I know you want vindication here, but...are you a singer or a voice teacher? I thought not. I was the first of those, and I would not, on the basis of what we've heard here, presume to offer a judgment like this. Swedishguy27's "basic voice" may or may not be "just fine," depending on how long he's been abusing it. This sort of forced bellowing can ruin a voice quickly, and, depending partly on his age and resilience, if he has been engaging in this sort of craziness for long under the illusion that it's proper singing he will likely need far more than a "little time" to work those "wonders." Thus I would suggest singing lessons, as well as exposure to singers of the highest quality and reputation, but would offer no reassurances about his fine equipment or miracles to come.


----------



## Dan Ante (May 4, 2016)

Woodduck, I am not seeking vindication at all.


----------



## Bonetan (Dec 22, 2016)

Dan Ante said:


> It is very similar to the singing that I hear when I inadvertently hear Wagner


Well this comment is worse than anything I heard on that recording, that's for certain.

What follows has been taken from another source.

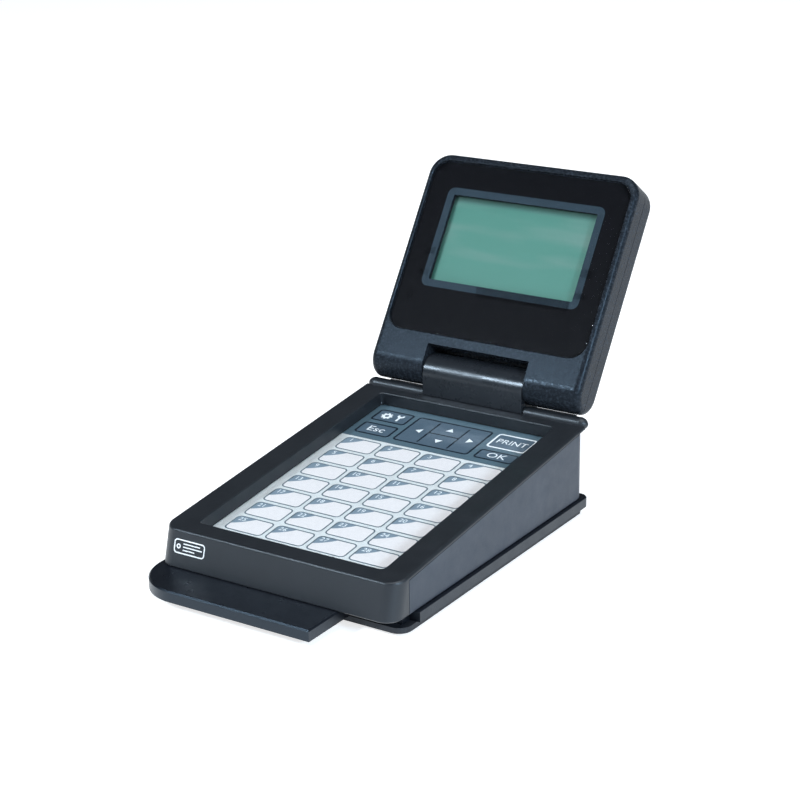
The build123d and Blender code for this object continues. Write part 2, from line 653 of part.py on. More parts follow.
with BuildPart() as display_back_shell:
    add(lid_body.part)
    add(lid_room.part, mode=Mode.SUBTRACT)
    with BuildSketch(lid.offset(parting - seam)):
        with Locations((0, 40)):
            Rectangle(120, 140)
    extrude(amount=30, mode=Mode.SUBTRACT)
    # the notch is lower in the rear wall, which hides the housing's top from behind
    for depth, top in ((lid_back + lid_wall, notch_top), (lid_back - 1, notch_back)):
        with BuildSketch(lid.offset(depth)):
            with Locations((0, top - 20)):
                Rectangle(housing_w + 2 * notch_gap, 40)
        extrude(amount=40, mode=Mode.SUBTRACT)
    with Locations((0, axis_y, axis_z)):
        Cylinder(shaft_r + 0.15, 2 * flange_x, rotation=(0, 90, 0), mode=Mode.SUBTRACT)
    with BuildSketch(lid.offset(lid_back)):
        with Locations(*lid_boss_spots):
            Circle(2.3)
    extrude(amount=1.4, mode=Mode.SUBTRACT)
    with BuildSketch(lid.offset(lid_back)):
        with Locations(*lid_boss_spots):
            Circle(1.1)
    extrude(amount=4, mode=Mode.SUBTRACT)
save(display_back_shell.part, "display_back_shell")

with BuildPart() as display_lens:
    with BuildSketch(lid.offset(lens_back)):
        with Locations((0, lens_mid)):
            RectangleRounded(lens_w, lens_h, lens_r)
    extrude(amount=lens_t)
    lens_front = display_lens.faces().sort_by_distance(lid.origin + lid.z_dir * 60 + lid.y_dir * 48)[0]
    fillet(lens_front.edges(), 0.3)
save(display_lens.part, "display_lens")

with BuildPart() as lens_mask:
    with BuildSketch(lid.offset(pocket_floor)):
        with Locations((0, lens_mid)):
            RectangleRounded(lens_w - 0.4, lens_h - 0.4, lens_r - 0.2)
        with Locations((0, ring_mid)):
            RectangleRounded(ring_w, ring_h, 3.0, mode=Mode.SUBTRACT)
    extrude(amount=0.2)
save(lens_mask.part, "lens_mask")

with BuildPart() as window_ring:
    with BuildSketch(lid.offset(pocket_floor)):
        with Locations((0, ring_mid)):
            RectangleRounded(ring_w, ring_h, 3.0)
            RectangleRounded(ring_w - 2 * ring_band, ring_h - 2 * ring_band, 0.6, mode=Mode.SUBTRACT)
    extrude(amount=0.2)
save(window_ring.part, "window_ring")

lcd_face = pocket_floor - lcd_recess
frame_w = 76.0
frame_h = 47.0
with BuildPart() as lcd_frame:
    with BuildSketch(lid.offset(lcd_face - 4.2)):
        with Locations((0, ring_mid)):
            RectangleRounded(frame_w, frame_h, 1.0)
            Rectangle(frame_w - 1.2, frame_h - 1.2, mode=Mode.SUBTRACT)
    extrude(amount=4.2)
    with BuildSketch(lid.offset(lcd_face - 0.4)):
        with Locations((0, ring_mid)):
            Rectangle(frame_w - 0.8, frame_h - 0.8)
            Rectangle(ring_w - 2 * ring_band + 0.6, ring_h - 2 * ring_band + 0.6, mode=Mode.SUBTRACT)
    extrude(amount=0.4)
save(lcd_frame.part, "lcd_frame")

with BuildPart() as lcd_glass:
    with BuildSketch(lid.offset(lcd_face - 0.4 - 1.4)):
        with Locations((0, ring_mid)):
            Rectangle(frame_w - 1.4, frame_h - 1.4)
    extrude(amount=1.4)
save(lcd_glass.part, "lcd_glass")

with BuildPart() as backlight:
    with BuildSketch(lid.offset(lcd_face - 4.2)):
        with Locations((0, ring_mid)):
            Rectangle(frame_w - 1.4, frame_h - 1.4)
    extrude(amount=2.4)
save(backlight.part, "backlight")

board_face = lcd_face - 4.2
with BuildPart() as lcd_board:
    with BuildSketch(lid.offset(board_face - 1.2)):
        with Locations((0, ring_mid - 1)):
            RectangleRounded(77, 54, 1.0)
    extrude(amount=1.2)
    with BuildSketch(lid.offset(board_face - 2.4)):
        with Locations((20, ring_mid - 22), (-18, ring_mid)):
            Rectangle(12, 5)
    extrude(amount=1.3)
save(lcd_board.part, "lcd_board")

with BuildPart() as lid_screws:
    with BuildSketch(lid.offset(lid_back + 0.2)):
        with Locations(*lid_boss_spots):
            Circle(2.1)
    extrude(amount=1.2)
    with BuildSketch(lid.offset(lid_back + 1.0)):
        with Locations(*lid_boss_spots):
            Circle(0.9)
    extrude(amount=7.5)
    with BuildSketch(lid.offset(lid_back + 0.2)):
        with Locations(*lid_boss_spots):
            Rectangle(2.4, 0.6)
            Rectangle(0.6, 2.4)
    extrude(amount=0.7, mode=Mode.SUBTRACT)
save(lid_screws.part, "lid_screws")

# ==== display cable: its two halves meet on the hinge axis, inside the hollow right shaft ==========
with BuildPart() as display_cable_base:
    with BuildLine() as cable_path:
        FilletPolyline((cable_x, console_y + 121, plate_top + cable_z),
                       (cable_x, console_y + 138.2, plate_top + cable_z),
                       (cable_x, axis_y, axis_z), (22.2, axis_y, axis_z), radius=2.5)
    with BuildSketch(Plane(origin=cable_path.line @ 0, z_dir=cable_path.line % 0)):
        Circle(cable_r)
    sweep()
save(display_cable_base.part, "display_cable_base")

with BuildPart() as display_cable_lid:
    with BuildLine() as lid_cable_path:
        FilletPolyline(lid.from_local_coords((22.4, 0, 0)), lid.from_local_coords((33.0, 0, 0)),
                       lid.from_local_coords((33.0, 14.0, -3.0)), lid.from_local_coords((26.5, 24.0, -5.5)),
                       radius=4.0)
    with BuildSketch(Plane(origin=lid_cable_path.line @ 0, z_dir=lid_cable_path.line % 0)):
        Circle(cable_r)
    sweep()
save(display_cable_lid.part, "display_cable_lid")
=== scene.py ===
import json
from math import atan, cos, pi, radians, sin

import bmesh
import bpy
from mathutils import Euler, Matrix, Vector


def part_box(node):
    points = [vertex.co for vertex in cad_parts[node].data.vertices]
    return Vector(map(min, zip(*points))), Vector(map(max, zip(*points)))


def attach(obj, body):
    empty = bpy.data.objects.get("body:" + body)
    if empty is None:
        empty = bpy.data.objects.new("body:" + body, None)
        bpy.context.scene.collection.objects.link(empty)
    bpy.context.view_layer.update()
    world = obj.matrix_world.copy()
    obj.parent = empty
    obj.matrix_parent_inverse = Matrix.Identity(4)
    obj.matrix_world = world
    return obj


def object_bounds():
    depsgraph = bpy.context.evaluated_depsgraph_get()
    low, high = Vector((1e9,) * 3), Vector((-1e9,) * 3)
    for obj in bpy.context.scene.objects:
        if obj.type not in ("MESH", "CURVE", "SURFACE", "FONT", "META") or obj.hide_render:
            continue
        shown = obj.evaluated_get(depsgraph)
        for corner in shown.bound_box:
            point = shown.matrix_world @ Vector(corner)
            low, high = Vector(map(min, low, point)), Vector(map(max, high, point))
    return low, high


# Desk console of a label maker, dressed for rendering.  The CAD frame gives every place; this
# script adds materials, the print on the key sheet, a generic mark, a floor, lights and a camera.
# Lengths are metres, except where a name or a comment says millimetres.

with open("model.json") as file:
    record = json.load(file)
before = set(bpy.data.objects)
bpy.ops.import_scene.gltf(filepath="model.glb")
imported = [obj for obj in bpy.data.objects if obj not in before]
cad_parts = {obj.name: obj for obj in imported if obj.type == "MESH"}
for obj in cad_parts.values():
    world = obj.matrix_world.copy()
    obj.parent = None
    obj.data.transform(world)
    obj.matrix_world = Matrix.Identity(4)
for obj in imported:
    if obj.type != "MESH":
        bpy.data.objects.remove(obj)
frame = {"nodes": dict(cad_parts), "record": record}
cad_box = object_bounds()
MM = 0.001

# ==== numbers that the materials share ===========================================================
# sizes of the noise patterns, in features per metre
CLOUD, WEAR, MOTTLE, SHEEN, FIBRE, SMEAR, GLASS = 45, 160, 700, 220, 5000, 60, 80
NEUTRAL = (0.84, 0.92, 1.0)        # tint of the gloss on dark plastic
BLUE = (0.60, 0.80, 1.0)           # the same on the pieces that look blue-grey
UNTINTED = (1, 1, 1)
PRINT_RELIEF = 0.004               # height of the fibres in printed sheets, millimetres
STREAK_RELIEF = 0.01               # height of the streaks in rolled metal, millimetres

# the display: dot pitch, share of the pitch that is gap, and ring width, in millimetres
LCD_DOT = 0.5
LCD_GAP = 0.16
RING_BAND = 3.0
# painted shade inside the window, where the recess would shade the display: direction, reach in millimetres,
# and what is left at the darkest
TOP_PAINTED_SHADE = ("Y", -3.2, 0.34)
LEFT_PAINTED_SHADE = ("X", 2.6, 0.55)


# ==== helpers for nodes and materials ============================================================
def new_material(name):
    """An empty node material: returns it with its node tree and its shader."""
    mat = bpy.data.materials.new(name)
    mat.use_nodes = True
    tree = mat.node_tree
    shader = next(n for n in tree.nodes if n.type == "BSDF_PRINCIPLED")
    return mat, tree, shader


def node(tree, kind, **values):
    """A new node with attributes or input values set by name."""
    made = tree.nodes.new(kind)
    for key, value in values.items():
        if hasattr(made, key):
            setattr(made, key, value)
        else:
            made.inputs[key.replace("_", " ")].default_value = value
    return made


def object_coords(tree):
    """Object coordinates, which are the frame's own metres on every CAD node."""
    return tree.nodes.new("ShaderNodeTexCoord").outputs["Object"]


def noise(tree, scale, detail=3.0, roughness=0.55):
    """A noise texture in object space, scale in features per metre."""
    made = node(tree, "ShaderNodeTexNoise", Scale=scale, Detail=detail, Roughness=roughness)
    tree.links.new(object_coords(tree), made.inputs["Vector"])
    return made.outputs["Fac"]


def stretched_noise(tree, coords, stretch, scale, detail):
    """A noise texture whose coordinates are stretched by their own factor on each axis."""
    mapping = node(tree, "ShaderNodeMapping")
    mapping.inputs["Scale"].default_value = stretch
    tree.links.new(coords, mapping.inputs["Vector"])
    made = node(tree, "ShaderNodeTexNoise", Scale=scale, Detail=detail)
    tree.links.new(mapping.outputs["Vector"], made.inputs["Vector"])
    return made.outputs["Fac"]


def ramp(tree, source, low, high, start=0.3, stop=0.7):
    """Maps a factor to a range between two colours or two grey levels."""
    made = tree.nodes.new("ShaderNodeValToRGB")
    elements = made.color_ramp.elements
    elements[0].position, elements[1].position = start, stop
    elements[0].color = low if isinstance(low, tuple) else (low, low, low, 1)
    elements[1].color = high if isinstance(high, tuple) else (high, high, high, 1)
    tree.links.new(source, made.inputs["Fac"])
    return made.outputs["Color"]


def mix_colors(tree, factor, first, second, blend="MIX"):
    """Mixes two colours; the factor and each colour is either a link's source or a constant."""
    made = node(tree, "ShaderNodeMix", data_type="RGBA", blend_type=blend)
    factor_in, first_in, second_in, result = made.inputs[0], made.inputs[6], made.inputs[7], made.outputs[2]
    for socket, value in ((factor_in, factor), (first_in, first), (second_in, second)):
        if isinstance(value, bpy.types.NodeSocket):
            tree.links.new(value, socket)
        else:
            socket.default_value = value
    return result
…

Swedish, I would need to hear you sing an aria in a better quality recording to offer any advice.


----------



## Woodduck (Mar 17, 2014)

Dan Ante said:


> Woodduck, I am not seeking vindication at all.


I apologize if I've misunderstood your motive for repeating a post. What was your reason?


----------



## Pugg (Aug 8, 2014)

Bonetan said:


> Well this comment is worse than anything I heard on that recording, that's for certain.
> 
> Swedish, I would need to hear you sing an aria in a better quality recording to offer any advice.


He post it twice before when he was a tenor.


----------



## nina foresti (Mar 11, 2014)

Why has this thread gone viral? Do you really think it is worth all this long winded talk about someone singing one line of opera notes? I think the OP has definitely gotten the message.


----------



## Pugg (Aug 8, 2014)

nina foresti said:


> Why has this thread gone viral? Do you really think it is worth all this long winded talk about someone singing one line of opera notes? I think the OP has definitely gotten the message.


Either he's bloody serious or he's the "joker"


----------



## Woodduck (Mar 17, 2014)

nina foresti said:


> Why has this thread gone viral? Do you really think it is worth all this long winded talk about someone singing one line of opera notes? I think the OP has definitely gotten the message.


Don't call them opera notes. You'll only encourage him.

What motivates my own "long-winded talk" is the fact that there really are plenty of people who think that loud wobbly bellowing is what opera is supposed to sound like. There are people on the world's stages whose singing encourages this misconception.


----------



## nina foresti (Mar 11, 2014)

Woodduck said:


> Don't call them opera notes. You'll only encourage him.
> 
> What motivates my own "long-winded talk" is the fact that there really are plenty of people who think that loud wobbly bellowing is what opera is supposed to sound like. There are people on the world's stages whose singing encourages this misconception.


Do you really think we're going to change them? Have you ever seen some of the contestants on American Idol?


----------



## Woodduck (Mar 17, 2014)

nina foresti said:


> Do you really think we're going to change them? Have you ever seen some of the contestants on American Idol?


Good points. There's no hope. Farewell, cruel world.


----------